Hashimoto, Kurosawa, Oguni

The writers of Seven Samurai (1954)
Left to right: Shinobu Hashimoto, Akira Kurosawa, Hideo Oguni.

In 1973, Kurosawa and his co-screenwriters on Seven Samurai—Shinobu Hashimoto and Hideo Oguni—filed a lawsuit against Toho, arguing that the American remake (and its sequels) had been improperly authorized. Their complaint was based on the fact that they’d written the screenplay of Seven Samurai independent of Toho, and that the studio had merely produced the 1954 film; therefore the script was the writers’ intellectual property and Toho was not in a position to approve any third-party remakes without their consent. The Tokyo District Court agreed with the plaintiffs, determining in 1978 that Toho had signed a “one-picture license” with no remake/sequel rights included.4 For this, Kurosawa, Hashimoto, and Oguni were granted a sizable portion of the money Toho acquired through their deal with United Artists.

This would not be the end of the legal scuffles. In 1991, a few years before moving ahead with the television series version of The Magnificent Seven, MGM (having taken over copyright ownership from United Artists) brought a lawsuit of their own against Toho and Kurosawa’s production company, arguing they still had the rights to produce remakes and sequels to Sturges’ 1960 film. Kurosawa countersued, and the dispute was eventually settled out of court in 1993. Toho ended up paying $50,000 to MGM, and new rules were set regarding ownership.
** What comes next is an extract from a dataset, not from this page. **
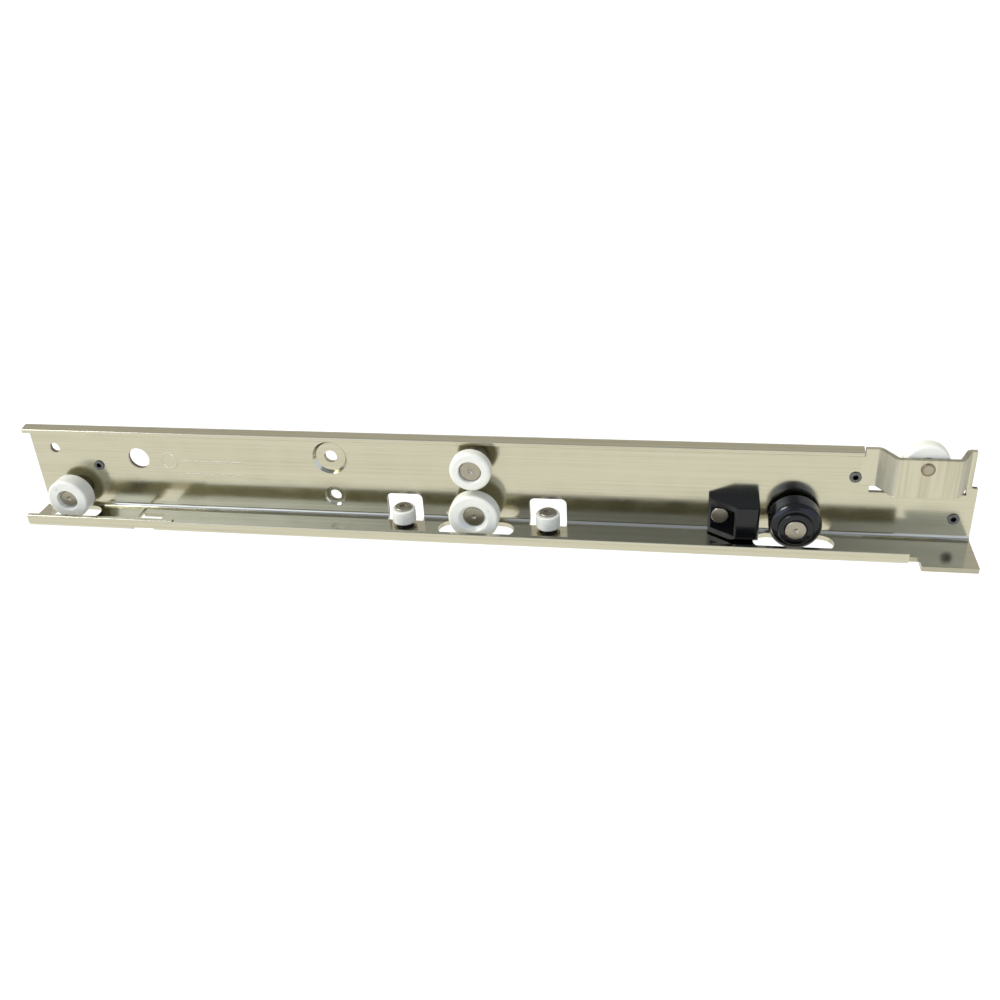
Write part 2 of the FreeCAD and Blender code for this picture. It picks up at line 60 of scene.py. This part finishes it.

Per the new agreement, Kurosawa and his fellow screenwriters retained ownership of their script; Toho retained ownership of Seven Samurai the 1954 movie; MGM retained ownership of The Magnificent Seven and its franchise; and the American studio also retained the right to continue producing remakes/sequels “but only in the Western genre.”5

Any other Seven Samurai remakes would have to be cleared through Kurosawa and his screenwriters (and apparently nowadays through the heirs of Kurosawa Production, who’d authorized another remake to be produced by The Weinstein Company, with a director and a writer attached by 2011;6 that project, it would seem, has faded into oblivion).

As for the Japanese screenwriters and their views on the 1960 The Magnificent Seven. Kurosawa called it “entertaining”7 and was by all accounts very amiable with John Sturges when they met;8 however, he disputed that Sturges’ western was a true version of his film. In 1980, speaking about all the times Occidental filmmakers remade his period films as westerns, he remarked, “Gunslingers are not samurai.”9 Shinobu Hashimoto claimed never to have watched The Magnificent Seven. And Hideo Oguni recalled only the time he met Yul Brynner on a return flight from Paris, during which Brynner gave him a bottle of Napoleon brandy as a souvenir.10

 


 

    1. Galbraith, Stuart, IV. The Emperor and the Wolf: The Lives and Films of Akira Kurosawa and Toshiro Mifune. New York: Faber & Faber, 2002, p. 190. The magazine’s #1 and #2 spots were respectively occupied by The Twenty-Four Eyes and The Garden of Women, both directed by Keisuke Kinoshita.
    2. Kurosawa Akira. Translated by Donald Richie. Seven Samurai and Other Screenplays. New York: Faber & Faber, 1992, p. 67
    3. Guns for Hire: The Making of The Magnificent Seven. October Films, 2000.
    4. Cox, Dan. “MGM, Kurosawa Settle ‘Seven.’” Variety, 12 January 1994.
    5. Galbraith, p. 196
    6. “Helmer Rolls a Seven.” Variety, 4 May 2011.
    7. Cardullo, Bert (ed.) Akira Kurosawa Interviews. Jackson: University Press of Mississippi, 2008, p. 42
    8. A popular story goes that Kurosawa gave Sturges a samurai sword as a gift after seeing The Magnificent Seven. Sturges biographer Glenn Lovell repeats this story in his book, additionally claiming the American director’s present also included a kabuki doll. Source: Lovell, Glenn. Escape Artist: The Life and Films of John Sturges. Madison: The University of Wisconsin Press, 2008. Kindle edition.
    9. Waggoner, Dianna. “In Homage to the Master, George Lucas and Francis Coppola Unleash Their Clout for Kurosawa.” People, 27 October 1980.